GIVEN INFORMATION:
----

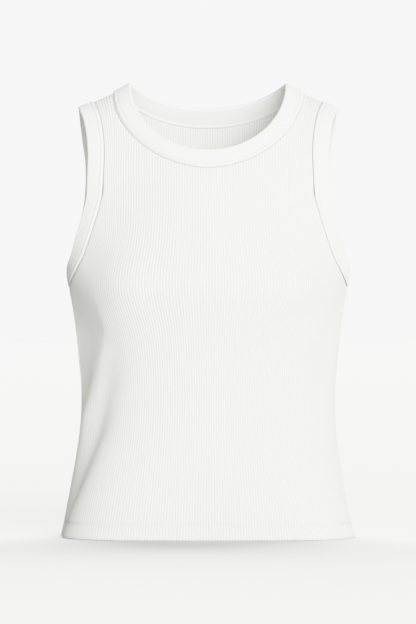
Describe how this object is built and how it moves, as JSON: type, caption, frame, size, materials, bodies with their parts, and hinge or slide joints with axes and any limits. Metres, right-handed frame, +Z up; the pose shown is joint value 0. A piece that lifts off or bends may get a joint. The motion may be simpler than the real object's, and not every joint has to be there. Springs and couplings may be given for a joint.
{
  "type": "tank top",
  "caption": "Cropped ribbed tank top in its worn form: hollow, with a round neck band, wide straps, armhole bands and a turned hem.",
  "frame": {"origin": "between the shoulders, on the line where the shoulder seams cross the top of the wearer's shoulders, 13 mm under the neck's highest points", "axes": "+Z up towards the neck, -Y the front of the garment, +X the wearer's left"},
  "size_m": [0.3238, 0.2211, 0.4945],
  "materials": {
    "rib": "matt cotton rib knit, off-white",
    "band": "matt folded strip of the same knit, off-white"
  },
  "bodies": {
    "root": {"front_panel": "rib", "back_panel": "rib", "neck_band": "band", "armhole_band_left": "band", "armhole_band_right": "band"}
  },
  "joints": []
}
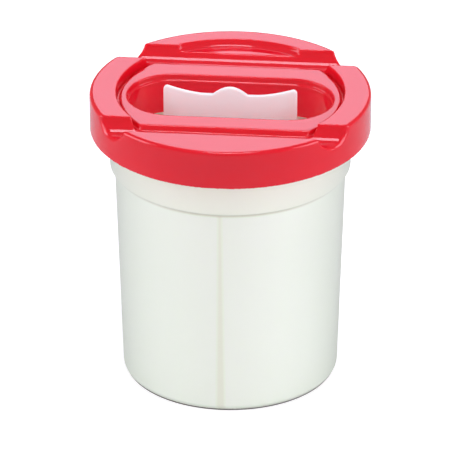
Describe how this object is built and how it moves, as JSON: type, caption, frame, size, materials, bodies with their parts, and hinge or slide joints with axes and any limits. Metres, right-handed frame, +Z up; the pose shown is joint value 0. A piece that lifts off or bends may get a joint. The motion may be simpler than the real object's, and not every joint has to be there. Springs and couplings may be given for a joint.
{
  "type": "brush-washing pot",
  "caption": "Tapered translucent cup with an inner partition, a push-on lid with brush channels and a spill-guard well, and a scalloped brush rest in the lid's opening.",
  "frame": {"origin": "on the pot's axis, on the surface that it stands on", "axes": "+Z up the pot's axis, +X along the lid's opening and brush channels, +Y from the front to the back with the arched pocket"},
  "size_m": [0.09, 0.09, 0.0989],
  "materials": {
    "cup": "translucent natural polypropylene, satin",
    "lid": "glossy red moulded plastic",
    "brush_rest": "white moulded plastic, satin"
  },
  "bodies": {
    "cup": {"cup": "cup"},
    "lid": {"lid": "lid"},
    "brush_rest": {"brush_rest": "brush_rest"}
  },
  "joints": [
    {"name": "lid_lift", "type": "slide", "parent": "cup", "child": "lid", "axis": [0, 0, 1], "range_m": [0, 0.03]},
    {"name": "brush_rest_lift", "type": "slide", "parent": "cup", "child": "brush_rest", "axis": [0, 0, 1], "range_m": [0, 0.045]}
  ]
}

----

GIVEN EXERCISE: Repeat the listing above without any change.

RESULT OF THIS TASK:
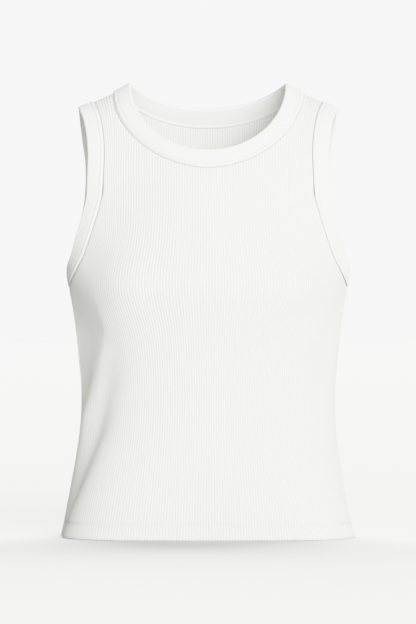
Describe how this object is built and how it moves, as JSON: type, caption, frame, size, materials, bodies with their parts, and hinge or slide joints with axes and any limits. Metres, right-handed frame, +Z up; the pose shown is joint value 0. A piece that lifts off or bends may get a joint. The motion may be simpler than the real object's, and not every joint has to be there. Springs and couplings may be given for a joint.
{
  "type": "tank top",
  "caption": "Cropped ribbed tank top in its worn form: hollow, with a round neck band, wide straps, armhole bands and a turned hem.",
  "frame": {"origin": "between the shoulders, on the line where the shoulder seams cross the top of the wearer's shoulders, 13 mm under the neck's highest points", "axes": "+Z up towards the neck, -Y the front of the garment, +X the wearer's left"},
  "size_m": [0.3238, 0.2211, 0.4945],
  "materials": {
    "rib": "matt cotton rib knit, off-white",
    "band": "matt folded strip of the same knit, off-white"
  },
  "bodies": {
    "root": {"front_panel": "rib", "back_panel": "rib", "neck_band": "band", "armhole_band_left": "band", "armhole_band_right": "band"}
  },
  "joints": []
}
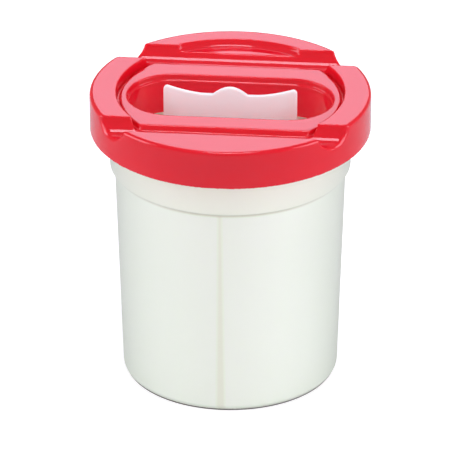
Describe how this object is built and how it moves, as JSON: type, caption, frame, size, materials, bodies with their parts, and hinge or slide joints with axes and any limits. Metres, right-handed frame, +Z up; the pose shown is joint value 0. A piece that lifts off or bends may get a joint. The motion may be simpler than the real object's, and not every joint has to be there. Springs and couplings may be given for a joint.
{
  "type": "brush-washing pot",
  "caption": "Tapered translucent cup with an inner partition, a push-on lid with brush channels and a spill-guard well, and a scalloped brush rest in the lid's opening.",
  "frame": {"origin": "on the pot's axis, on the surface that it stands on", "axes": "+Z up the pot's axis, +X along the lid's opening and brush channels, +Y from the front to the back with the arched pocket"},
  "size_m": [0.09, 0.09, 0.0989],
  "materials": {
    "cup": "translucent natural polypropylene, satin",
    "lid": "glossy red moulded plastic",
    "brush_rest": "white moulded plastic, satin"
  },
  "bodies": {
    "cup": {"cup": "cup"},
    "lid": {"lid": "lid"},
    "brush_rest": {"brush_rest": "brush_rest"}
  },
  "joints": [
    {"name": "lid_lift", "type": "slide", "parent": "cup", "child": "lid", "axis": [0, 0, 1], "range_m": [0, 0.03]},
    {"name": "brush_rest_lift", "type": "slide", "parent": "cup", "child": "brush_rest", "axis": [0, 0, 1], "range_m": [0, 0.045]}
  ]
}